The term “righteousness of God,” or “covenant faithfulness of God,” was commonly used in the Old Testament (e.g., Psalm 71:19) and in Paul’s day, as we see in the Dead Sea Scrolls (e.g., Qumran hymns) when authors considered how God’s promises to Israel would be vindicated and fulfilled. Paul wrote Romans to explain that these promises were fulfilled in the gospel of Christ, namely, in the one new family which God promised Abraham. This gospel, this one new family consisting of Jew and gentile, is the “righteousness of God,” the demonstration of God’s faithfulness to his promises.

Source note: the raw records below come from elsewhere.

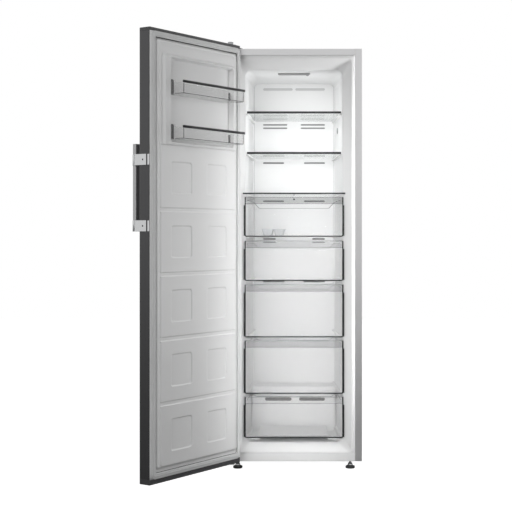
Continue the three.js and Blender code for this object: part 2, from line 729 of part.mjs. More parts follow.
// two pressed half shells with a weld seam, on a foot plate with four rubber grommets
const compressor = () => {
  const bottom = PLATE_Z + COMP_PLATE_T - GAP;
  const seam = COMP_H * 0.52;
  const profile = [
    [0, 0], [COMP_R * 0.62, 0], [COMP_R * 0.9, COMP_H * 0.12],
    [COMP_R * 0.98, seam], [COMP_R + 3, seam], [COMP_R + 3, seam + 4], [COMP_R * 0.98, seam + 4],
    [COMP_R * 0.95, COMP_H * 0.78], [COMP_R * 0.82, COMP_H * 0.92], [COMP_R * 0.5, COMP_H], [0, COMP_H],
  ];
  const pot = turned(profile, ROUND, [0, 0, 0]).scale([COMP_STRETCH, 1, 1])
    .translate([COMP_X, COMP_Y, bottom]);
  const w = COMP_PLATE_W / 2;
  const d = COMP_PLATE_D / 2;
  const plate = alongZ(
    roundedBox(COMP_X - w, COMP_X + w, COMP_Y - d, COMP_Y + d, GROMMET_R),
    PLATE_Z, PLATE_Z + COMP_PLATE_T,
  );
  const grommets = [-1, 1].flatMap((i) => [-1, 1].map((j) => pin(
    GROMMET_R, BASE_SHEET + GAP, PLATE_Z + COMP_PLATE_T + 4, SMALL_ROUND,
    [COMP_X + i * (w - GROMMET_R), COMP_Y + j * (d - GROMMET_R), 0],
  )));
  return join(pot, plate, ...grommets);
};
const COMP_TOP = PLATE_Z + COMP_PLATE_T - GAP + COMP_H;

// the tray on the compressor that dries the defrost water
const dripTray = () => {
  const outline = (grow) => roundedBox(
    COMP_X - DRIP_W / 2 - grow, COMP_X + DRIP_W / 2 + grow,
    COMP_Y - DRIP_D / 2 - grow, COMP_Y + DRIP_D / 2 + grow, 14 + grow,
  );
  const bottom = COMP_TOP + GAP;
  return cut(
    loftZ([{ z: bottom, outline: outline(-4) }, { z: bottom + DRIP_H, outline: outline(0) }]),
    loftZ([
      { z: bottom + DRIP_WALL, outline: outline(-4 - DRIP_WALL) },
      { z: bottom + DRIP_H + BITE, outline: outline(-DRIP_WALL) },
    ]),
  );
};

const PIPE_EXIT_Z = PLATE_Z + COMP_H * 0.4;
const pipeStart = COMP_X - (COMP_R * 0.98) * COMP_STRETCH - 0.8;
const dischargePipe = () => tube([
  [pipeStart, COMP_Y - 12, PIPE_EXIT_Z],
  [pipeStart - DISCHARGE_OUT / 2 + 1, COMP_Y - 12, PIPE_EXIT_Z],
  [pipeStart - DISCHARGE_OUT + 2, COMP_Y - 20, PIPE_EXIT_Z + DISCHARGE_RISE - 8],
  [pipeStart - DISCHARGE_OUT, COMP_Y - DISCHARGE_BACK, PIPE_EXIT_Z + DISCHARGE_RISE],
  [pipeStart - DISCHARGE_OUT, NICHE_Y + SHEET + GAP, PIPE_EXIT_Z + DISCHARGE_RISE],
], PIPE_R, PIPE_STEPS);
const suctionPipe = () => tube([
  [pipeStart, COMP_Y + 14, PIPE_EXIT_Z - SUCTION_DROP],
  [pipeStart - SUCTION_OUT, COMP_Y + 14, PIPE_EXIT_Z - SUCTION_DROP],
  [pipeStart - SUCTION_TURN, COMP_Y + 6, PIPE_EXIT_Z - 8],
  [pipeStart - SUCTION_REACH, COMP_Y - SUCTION_SIDE, PIPE_EXIT_Z + 6],
  [pipeStart - SUCTION_REACH, NICHE_Y + SHEET + GAP, PIPE_EXIT_Z + 6],
], PIPE_R + 1, PIPE_STEPS);

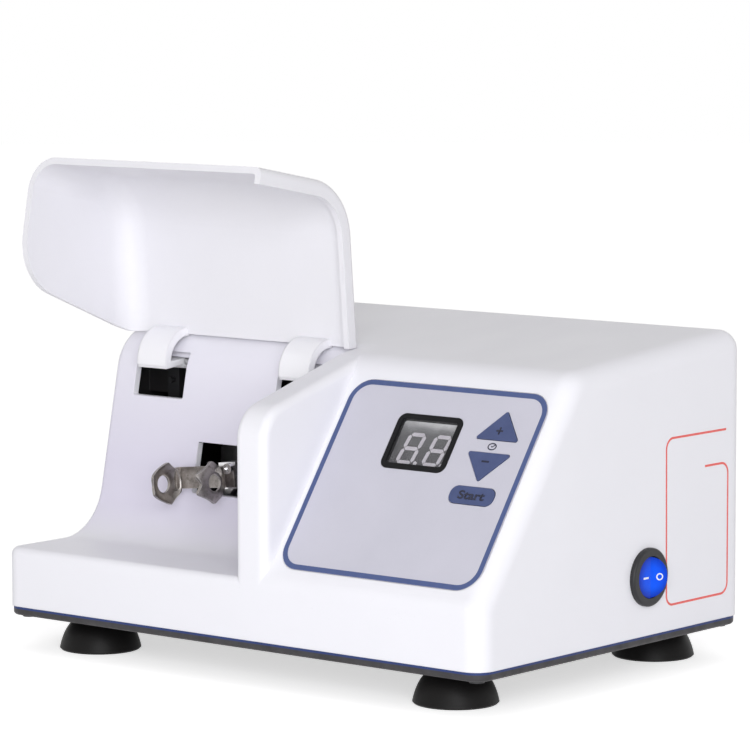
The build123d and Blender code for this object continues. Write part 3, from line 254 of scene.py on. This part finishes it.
    def roughness(self, value):
        self.link(value, self.shader.inputs["Roughness"])

    def relief(self, pattern, strength, height, below=None):
        """Bump from a pattern, over the normal below where there is one; height is in metres."""
        node = self.add("ShaderNodeBump", {"Strength": strength, "Distance": height})
        self.link(pattern, node.inputs["Height"])
        if below:
            self.link(below, node.inputs["Normal"])
        self.link(node.outputs["Normal"], self.shader.inputs["Normal"])


def shade(colour, factor):
    return tuple(min(1.0, part * factor) for part in colour)


def moulded(name, colour, rough, vary=0.02, grain=700, height=0.00002, strength=0.15,
            soft=0.0, wear=0.0, painted_shade=False, **constants):
    """Moulded plastic: faint clouding, fine grain, and handling marks that change the gloss; when
    asked, also painted shade on the wall behind the mixing bay and near-black painted shade on the
    hidden inside.
    """
    look = Shader(name, **constants)
    tone = look.clouded(shade(colour, 1 - vary), shade(colour, 1 + vary), 14, 4)
    specks = look.patches(1900, 1, over=(0.73, 0.8), to=(0, 0.35))
    tone = look.mix(specks, tone, shade(colour, 0.8))
    if wear:
        scuffs = look.patches(160, 4, over=(0.45, 0.65), to=(0, wear))
        pale = shade(tuple(part + 0.06 for part in colour), 1.6)
        tone = look.mix(look.rubbed(0.0005, scuffs), tone, pale)
    if painted_shade:
        # Painted shade: the wall behind the mixing bay turns darker and more violet, and the hidden
        # inside turns near black.
        tone = look.mix(look.bay_wall_shade(), tone, (0.70, 0.672, 0.785))
        tone = look.mix(look.inside_shade(), tone, (0.018, 0.017, 0.018))
    look.colour(tone)
    marks = look.noise(55, 6, 0.65, look.stretched((1, 0.35, 1.6), (0.4, 0.2, 0.9)))
    look.roughness(look.spread(marks, (0.3, 0.75), (rough * 0.85, rough * 1.2)))
    below = look.rounded(soft) if soft else None
    look.relief(look.noise(grain, 2), strength, height, below)
    return look.material


def metal(name, colour, rough, direction=(1, 1, 1), vary=0.08, wear=0.25, metallic=1.0):
    """Metal with brushing along one way, cloudy tone and brighter rubbed edges."""
    look = Shader(name, Metallic=metallic)
    tone = look.clouded(shade(colour, 1 - vary), shade(colour, 1 + vary), 90, 5, 0.6)
    look.colour(look.mix(look.rubbed(0.0004, wear), tone, shade(colour, 1.5)))
    brushing = look.noise(1100, 3, 0.6, look.stretched(direction))
    look.roughness(look.spread(brushing, (0.25, 0.75), (rough * 0.8, rough * 1.25)))
    look.relief(brushing, strength=0.12, height=0.00002)
    return look.material


def painted_pan():
    """Grey hammered paint, with a navy line painted along the top as the shadow in the seam under
    the housing, and chips on the edges.
    """
    look = Shader("base_grey", Specular_IOR_Level=0.3)
    tone = look.clouded((0.030, 0.028, 0.030), (0.055, 0.052, 0.056), 110, 5, 0.6)
    chips = look.rubbed(0.0005, look.patches(240, 4, over=(0.45, 0.6), to=(0, 0.6)))
    tone = look.mix(chips, tone, (0.24, 0.24, 0.25))
    # Painted shadow: a thin navy line along the top, where the pan meets the housing.
    height = look.parts(look.space)["Z"]
    seam_shadow = look.spread(height, over=(HOME["Z"] - 0.0012, HOME["Z"] - 0.0009))
    look.colour(look.mix(seam_shadow, tone, (0.022, 0.045, 0.17)))
    look.roughness(look.patches(300, 4, to=(0.42, 0.6)))
    look.relief(look.noise(420, 3), strength=0.25, height=0.00006)
    return look.material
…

We have commonly used the term “righteousness of God” to describe our own righteousness by faith, but this isn’t what Paul meant by it. It is true that Paul also spoke of a righteousness through faith, to show that we are all one in Christ, but this is distinct from the term the “righteousness of God,” which in Paul’s day was about the way in which God fulfilled his promises to Israel. The surprise, as mentioned above, was that his promises would be fulfilled through the weakness of the cross, by a new serving community of Jew and gentile, and not by the sword of the zealots.

Romans is essentially showing God’s righteousness, to wit, that God had made promises to Israel, and despite Israel’s fall, God had kept these promises through Christ. (See Romans 3:1-8, for example.) The gospel is the way in which God has been faithful to his covenant with Israel. God’s righteousness, rather than our own personal righteousness, is the main view of the text. Romans chapters 1 – 16 shows how God remained righteous, to work through Israel’s fall, to bring about one new family for Abraham among Jews and gentiles, to renew the creation. Our love for each other is a demonstration to the world of God’s righteousness, that he has kept his promises to renew our hearts and world.

Paul’s notion of the “righteousness of God,” as we will see later in this commentary, was written in the context of Israel’s return from exile into a comprehensive salvation of their community. Isaiah 55:5 shows this in a nutshell, “My righteousness draws near speedily, my salvation is on the way, and my arm will bring justice to the nations. The islands will look to me and wait in hope for my arm.” Here, the righteousness of God is his faithfulness to fulfil his covenant promises. God’s righteousness comes to pass as seen in the Servant Songs of Isaiah, through the Messiah’s faithfulness, and this is what Paul is describing in Romans.

“…from faith to faith…” We need to consider the full meaning of faith. It stems from the Hebrew shema, which states, “Hear O Israel… you shall love the Lord with all your heart… and your neighbour as your yourself.” (Deuteronomy 6:4-5, Leviticus 19:18) Faith is this new heart that hears with obedience, where this shema is written upon our heart. (Jeremiah 31:33) Faith means faithfulness, loving God and neighbour. “Faith that works through love.” (Galatians 5:6) This is how the cross of Christ works in us. The cross is Christ’s faithfulness to love, forgive and serve us. And in the cross, God’s Spirit renews our heart, leading us into faithful lives towards each other. His faithfulness brings about our renewed faithfulness. “From his faithfulness to our faithfulness.” This is the way God renews our community through the cross, bringing about the fulfilment of his promises to Israel. Our new family/ community demonstrates God’s covenant righteousness, or his faithfulness. Or as Christ put it, “This is how all men will know you are my disciples, by your love for one another.” (John 13:35) We are the demonstration of God’s righteousness, of his faithfulness to his covenant promises to Israel.

“As it is written, the just shall live by faith.” This is a quote from Habakkuk, who lived in similar times to Rome. Babylon was an unrighteousness nation exerting its power over Israel.

Habakkuk was told he would be delivered through a life of faithfulness. This means faithfulness to the shema of God. It is the essence of the law. It fulfils the law without the need of the ceremonial obligations of the law. Self-giving love is the fulfilment of the law. This is the overall argument of Paul in Romans. The new people of God, whether Jews or gentiles, fulfil the law in loving service to each other, without the ceremonies hindering that fellowship. (Romans 3:31, 8:3-4) When Paul quotes from the Old Testament, he means to include the whole context from that Old Testament passage.

Habakkuk 2:4-5 reads “See, the enemy is puffed up; his desires are not upright— but the righteous person will live by his faithfulness — indeed, wine betrays him; he is arrogant and never at rest. Because he is as greedy as the grave and like death is never satisfied, he gathers to himself all the nations and takes captive all the peoples.”

Paul’s use of “faithfulness” is clear. The people who wish to divide the new family in Paul’s ministry have their selfish ambitions at heart, but the faithful will serve their neighbour in love. It isn’t just that we live in empires that oppress us, but we also adopt the same tactics and live the same way of oppression towards others. “We live for number one” and this was the Jewish and the gentile way of life in Paul’s day. The gospel has come to change this in our lives and fellowship within a new family.